• _Problem to work on_: The entries need to be copied exactly.

• _Material provided_:
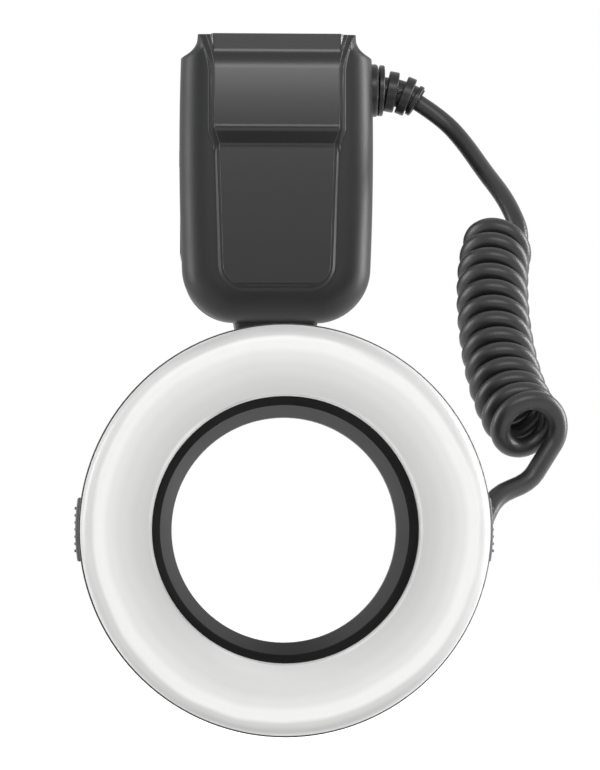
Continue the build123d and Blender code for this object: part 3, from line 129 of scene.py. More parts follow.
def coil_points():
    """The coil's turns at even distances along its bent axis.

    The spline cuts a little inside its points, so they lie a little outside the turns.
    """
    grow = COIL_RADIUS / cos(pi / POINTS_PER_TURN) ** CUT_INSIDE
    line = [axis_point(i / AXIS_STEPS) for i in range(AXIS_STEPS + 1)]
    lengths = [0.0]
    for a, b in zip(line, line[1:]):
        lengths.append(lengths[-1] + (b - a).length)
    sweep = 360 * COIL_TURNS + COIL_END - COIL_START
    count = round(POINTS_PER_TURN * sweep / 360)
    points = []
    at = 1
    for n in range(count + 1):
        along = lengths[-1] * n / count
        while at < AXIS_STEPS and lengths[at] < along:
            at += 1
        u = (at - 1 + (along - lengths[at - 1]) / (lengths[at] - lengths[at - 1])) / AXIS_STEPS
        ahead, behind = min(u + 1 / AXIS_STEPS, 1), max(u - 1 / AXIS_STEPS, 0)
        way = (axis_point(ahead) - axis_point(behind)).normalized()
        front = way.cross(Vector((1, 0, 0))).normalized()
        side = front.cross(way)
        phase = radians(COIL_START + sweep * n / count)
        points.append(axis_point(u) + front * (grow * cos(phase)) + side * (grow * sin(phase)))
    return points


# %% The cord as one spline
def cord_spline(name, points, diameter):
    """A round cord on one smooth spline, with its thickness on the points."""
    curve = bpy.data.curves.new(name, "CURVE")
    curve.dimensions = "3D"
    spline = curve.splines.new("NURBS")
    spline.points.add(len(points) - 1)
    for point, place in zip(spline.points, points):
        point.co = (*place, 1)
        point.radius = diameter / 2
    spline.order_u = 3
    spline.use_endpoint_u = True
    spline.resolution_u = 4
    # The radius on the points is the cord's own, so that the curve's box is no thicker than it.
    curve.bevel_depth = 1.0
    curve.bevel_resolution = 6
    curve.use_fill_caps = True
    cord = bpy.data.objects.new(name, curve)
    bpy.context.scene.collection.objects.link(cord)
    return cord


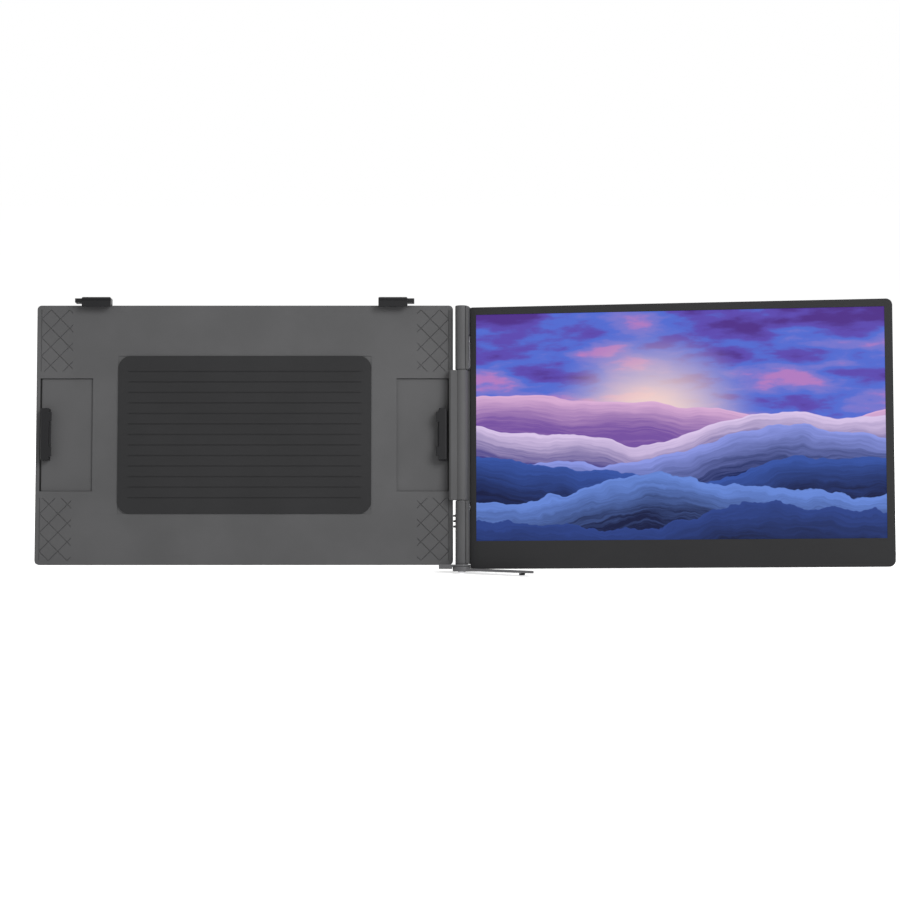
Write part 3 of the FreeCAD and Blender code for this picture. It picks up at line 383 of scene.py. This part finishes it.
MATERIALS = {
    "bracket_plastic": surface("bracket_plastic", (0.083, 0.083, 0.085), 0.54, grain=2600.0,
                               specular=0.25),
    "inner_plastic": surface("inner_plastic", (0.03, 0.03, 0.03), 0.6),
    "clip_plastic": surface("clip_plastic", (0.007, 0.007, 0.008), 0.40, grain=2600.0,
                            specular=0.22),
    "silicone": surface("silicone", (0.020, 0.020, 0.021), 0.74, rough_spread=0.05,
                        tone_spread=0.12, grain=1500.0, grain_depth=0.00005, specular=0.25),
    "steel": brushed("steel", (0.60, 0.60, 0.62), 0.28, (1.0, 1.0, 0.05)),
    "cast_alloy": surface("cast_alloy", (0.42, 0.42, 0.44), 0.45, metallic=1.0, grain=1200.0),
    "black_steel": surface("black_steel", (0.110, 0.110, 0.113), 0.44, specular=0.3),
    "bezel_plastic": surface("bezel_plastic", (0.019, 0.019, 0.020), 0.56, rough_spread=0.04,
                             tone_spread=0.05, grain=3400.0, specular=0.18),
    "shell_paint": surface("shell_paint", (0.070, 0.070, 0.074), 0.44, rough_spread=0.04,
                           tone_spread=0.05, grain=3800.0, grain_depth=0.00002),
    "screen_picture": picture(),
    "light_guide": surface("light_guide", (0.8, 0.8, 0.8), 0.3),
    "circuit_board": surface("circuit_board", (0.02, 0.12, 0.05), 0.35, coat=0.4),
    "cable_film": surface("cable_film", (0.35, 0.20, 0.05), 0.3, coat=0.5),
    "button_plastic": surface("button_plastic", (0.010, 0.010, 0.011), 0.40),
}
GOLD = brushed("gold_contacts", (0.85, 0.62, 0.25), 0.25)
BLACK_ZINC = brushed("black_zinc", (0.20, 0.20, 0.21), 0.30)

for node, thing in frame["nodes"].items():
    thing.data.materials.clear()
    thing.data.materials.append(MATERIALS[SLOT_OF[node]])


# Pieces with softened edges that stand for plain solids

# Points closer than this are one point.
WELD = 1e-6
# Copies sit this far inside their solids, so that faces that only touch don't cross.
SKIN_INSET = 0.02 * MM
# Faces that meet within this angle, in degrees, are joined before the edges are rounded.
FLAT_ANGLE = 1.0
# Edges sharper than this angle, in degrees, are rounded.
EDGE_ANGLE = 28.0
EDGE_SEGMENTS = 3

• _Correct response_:
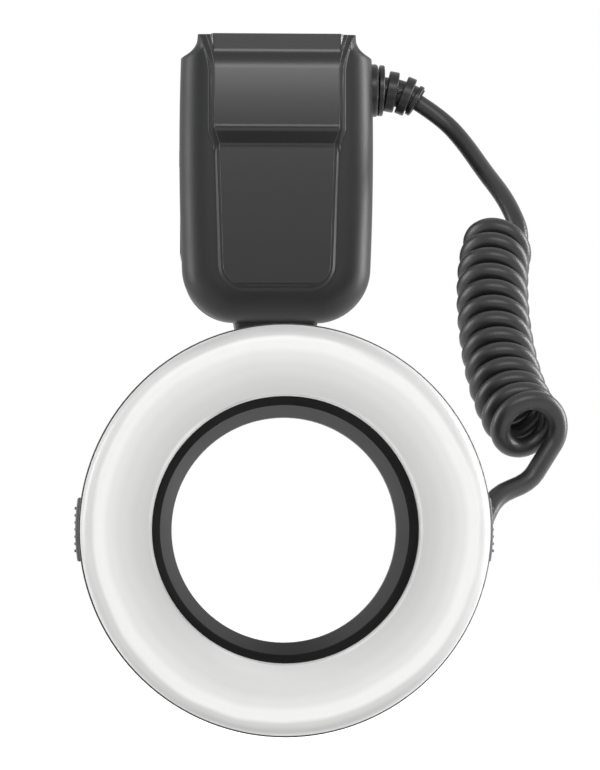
Continue the build123d and Blender code for this object: part 3, from line 129 of scene.py. More parts follow.
def coil_points():
    """The coil's turns at even distances along its bent axis.

    The spline cuts a little inside its points, so they lie a little outside the turns.
    """
    grow = COIL_RADIUS / cos(pi / POINTS_PER_TURN) ** CUT_INSIDE
    line = [axis_point(i / AXIS_STEPS) for i in range(AXIS_STEPS + 1)]
    lengths = [0.0]
    for a, b in zip(line, line[1:]):
        lengths.append(lengths[-1] + (b - a).length)
    sweep = 360 * COIL_TURNS + COIL_END - COIL_START
    count = round(POINTS_PER_TURN * sweep / 360)
    points = []
    at = 1
    for n in range(count + 1):
        along = lengths[-1] * n / count
        while at < AXIS_STEPS and lengths[at] < along:
            at += 1
        u = (at - 1 + (along - lengths[at - 1]) / (lengths[at] - lengths[at - 1])) / AXIS_STEPS
        ahead, behind = min(u + 1 / AXIS_STEPS, 1), max(u - 1 / AXIS_STEPS, 0)
        way = (axis_point(ahead) - axis_point(behind)).normalized()
        front = way.cross(Vector((1, 0, 0))).normalized()
        side = front.cross(way)
        phase = radians(COIL_START + sweep * n / count)
        points.append(axis_point(u) + front * (grow * cos(phase)) + side * (grow * sin(phase)))
    return points


# %% The cord as one spline
def cord_spline(name, points, diameter):
    """A round cord on one smooth spline, with its thickness on the points."""
    curve = bpy.data.curves.new(name, "CURVE")
    curve.dimensions = "3D"
    spline = curve.splines.new("NURBS")
    spline.points.add(len(points) - 1)
    for point, place in zip(spline.points, points):
        point.co = (*place, 1)
        point.radius = diameter / 2
    spline.order_u = 3
    spline.use_endpoint_u = True
    spline.resolution_u = 4
    # The radius on the points is the cord's own, so that the curve's box is no thicker than it.
    curve.bevel_depth = 1.0
    curve.bevel_resolution = 6
    curve.use_fill_caps = True
    cord = bpy.data.objects.new(name, curve)
    bpy.context.scene.collection.objects.link(cord)
    return cord


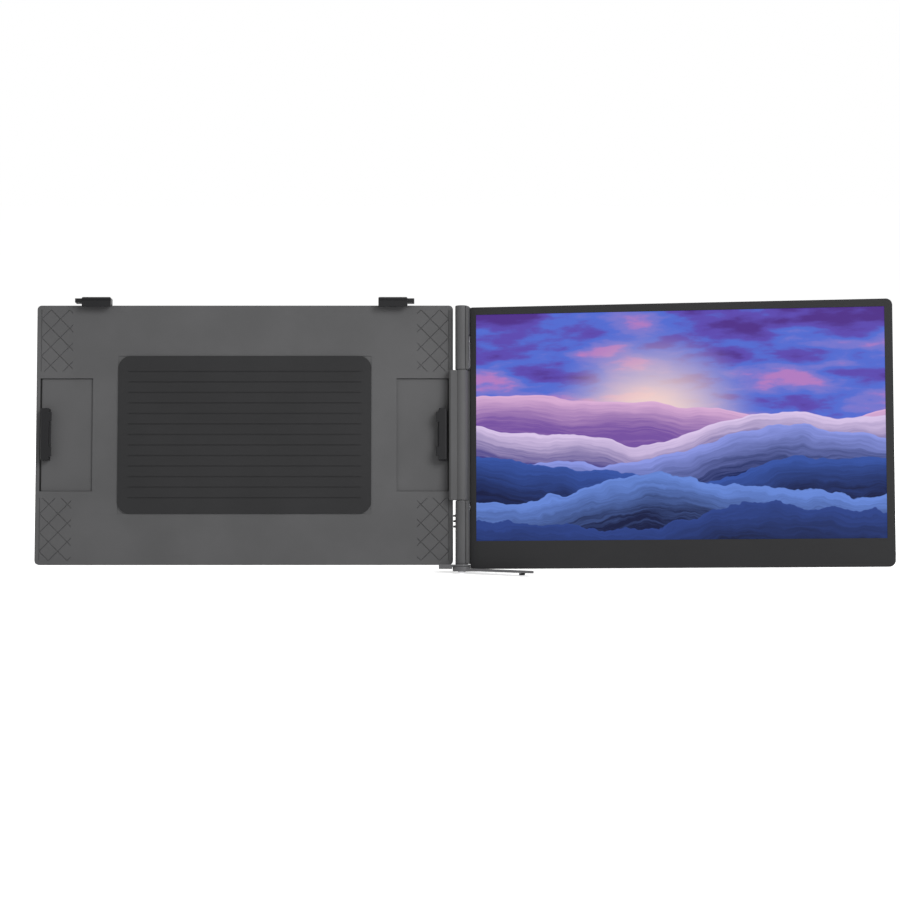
Write part 3 of the FreeCAD and Blender code for this picture. It picks up at line 383 of scene.py. This part finishes it.
MATERIALS = {
    "bracket_plastic": surface("bracket_plastic", (0.083, 0.083, 0.085), 0.54, grain=2600.0,
                               specular=0.25),
    "inner_plastic": surface("inner_plastic", (0.03, 0.03, 0.03), 0.6),
    "clip_plastic": surface("clip_plastic", (0.007, 0.007, 0.008), 0.40, grain=2600.0,
                            specular=0.22),
    "silicone": surface("silicone", (0.020, 0.020, 0.021), 0.74, rough_spread=0.05,
                        tone_spread=0.12, grain=1500.0, grain_depth=0.00005, specular=0.25),
    "steel": brushed("steel", (0.60, 0.60, 0.62), 0.28, (1.0, 1.0, 0.05)),
    "cast_alloy": surface("cast_alloy", (0.42, 0.42, 0.44), 0.45, metallic=1.0, grain=1200.0),
    "black_steel": surface("black_steel", (0.110, 0.110, 0.113), 0.44, specular=0.3),
    "bezel_plastic": surface("bezel_plastic", (0.019, 0.019, 0.020), 0.56, rough_spread=0.04,
                             tone_spread=0.05, grain=3400.0, specular=0.18),
    "shell_paint": surface("shell_paint", (0.070, 0.070, 0.074), 0.44, rough_spread=0.04,
                           tone_spread=0.05, grain=3800.0, grain_depth=0.00002),
    "screen_picture": picture(),
    "light_guide": surface("light_guide", (0.8, 0.8, 0.8), 0.3),
    "circuit_board": surface("circuit_board", (0.02, 0.12, 0.05), 0.35, coat=0.4),
    "cable_film": surface("cable_film", (0.35, 0.20, 0.05), 0.3, coat=0.5),
    "button_plastic": surface("button_plastic", (0.010, 0.010, 0.011), 0.40),
}
GOLD = brushed("gold_contacts", (0.85, 0.62, 0.25), 0.25)
BLACK_ZINC = brushed("black_zinc", (0.20, 0.20, 0.21), 0.30)

for node, thing in frame["nodes"].items():
    thing.data.materials.clear()
    thing.data.materials.append(MATERIALS[SLOT_OF[node]])


# Pieces with softened edges that stand for plain solids

# Points closer than this are one point.
WELD = 1e-6
# Copies sit this far inside their solids, so that faces that only touch don't cross.
SKIN_INSET = 0.02 * MM
# Faces that meet within this angle, in degrees, are joined before the edges are rounded.
FLAT_ANGLE = 1.0
# Edges sharper than this angle, in degrees, are rounded.
EDGE_ANGLE = 28.0
EDGE_SEGMENTS = 3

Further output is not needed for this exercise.